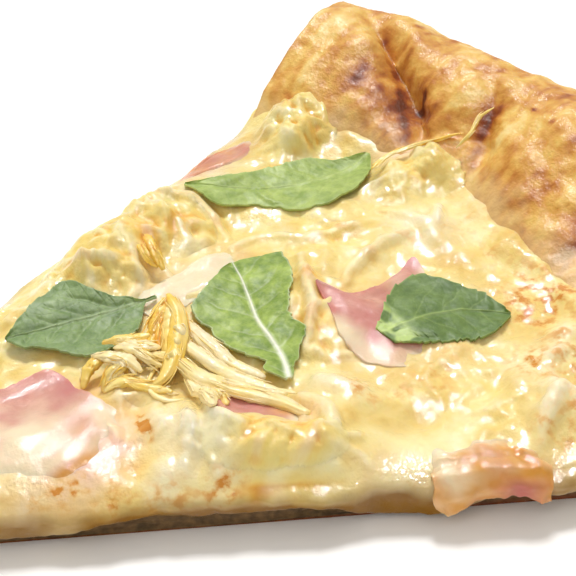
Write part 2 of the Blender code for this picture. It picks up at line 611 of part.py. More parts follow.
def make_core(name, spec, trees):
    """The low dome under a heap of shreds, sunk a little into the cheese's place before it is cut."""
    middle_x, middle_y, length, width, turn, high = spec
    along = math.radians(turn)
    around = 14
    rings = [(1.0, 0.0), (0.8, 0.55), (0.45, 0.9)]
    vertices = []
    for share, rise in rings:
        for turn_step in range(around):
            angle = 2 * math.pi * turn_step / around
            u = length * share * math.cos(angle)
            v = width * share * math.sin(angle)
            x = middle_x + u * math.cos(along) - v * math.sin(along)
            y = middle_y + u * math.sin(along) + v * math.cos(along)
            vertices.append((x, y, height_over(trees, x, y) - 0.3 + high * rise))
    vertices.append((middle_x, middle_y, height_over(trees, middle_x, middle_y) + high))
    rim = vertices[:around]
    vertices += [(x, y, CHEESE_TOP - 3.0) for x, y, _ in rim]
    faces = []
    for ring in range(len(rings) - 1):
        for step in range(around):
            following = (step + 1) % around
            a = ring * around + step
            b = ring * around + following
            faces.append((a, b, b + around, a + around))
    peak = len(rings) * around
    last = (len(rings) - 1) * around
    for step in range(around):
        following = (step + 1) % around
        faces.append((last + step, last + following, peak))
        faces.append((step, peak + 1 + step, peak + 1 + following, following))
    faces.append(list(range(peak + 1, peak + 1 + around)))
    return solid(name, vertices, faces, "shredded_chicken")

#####

**PROBLEM DETAILS**.
Return the material exactly as it stands.

**RESULT OF THIS TASK**.
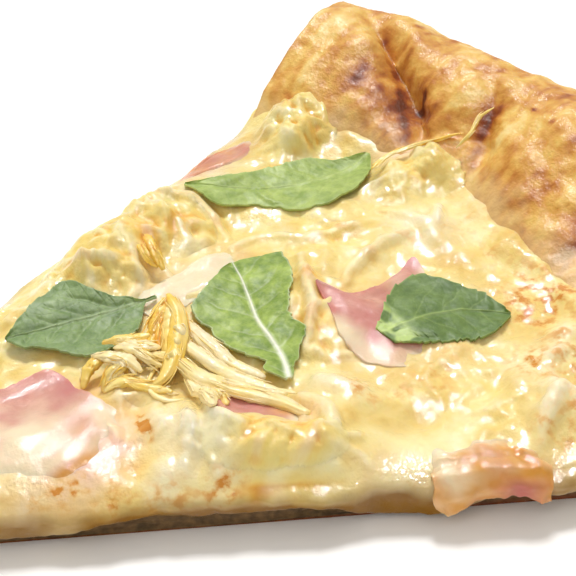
Write part 2 of the Blender code for this picture. It picks up at line 611 of part.py. More parts follow.
def make_core(name, spec, trees):
    """The low dome under a heap of shreds, sunk a little into the cheese's place before it is cut."""
    middle_x, middle_y, length, width, turn, high = spec
    along = math.radians(turn)
    around = 14
    rings = [(1.0, 0.0), (0.8, 0.55), (0.45, 0.9)]
    vertices = []
    for share, rise in rings:
        for turn_step in range(around):
            angle = 2 * math.pi * turn_step / around
            u = length * share * math.cos(angle)
            v = width * share * math.sin(angle)
            x = middle_x + u * math.cos(along) - v * math.sin(along)
            y = middle_y + u * math.sin(along) + v * math.cos(along)
            vertices.append((x, y, height_over(trees, x, y) - 0.3 + high * rise))
    vertices.append((middle_x, middle_y, height_over(trees, middle_x, middle_y) + high))
    rim = vertices[:around]
    vertices += [(x, y, CHEESE_TOP - 3.0) for x, y, _ in rim]
    faces = []
    for ring in range(len(rings) - 1):
        for step in range(around):
            following = (step + 1) % around
            a = ring * around + step
            b = ring * around + following
            faces.append((a, b, b + around, a + around))
    peak = len(rings) * around
    last = (len(rings) - 1) * around
    for step in range(around):
        following = (step + 1) % around
        faces.append((last + step, last + following, peak))
        faces.append((step, peak + 1 + step, peak + 1 + following, following))
    faces.append(list(range(peak + 1, peak + 1 + around)))
    return solid(name, vertices, faces, "shredded_chicken")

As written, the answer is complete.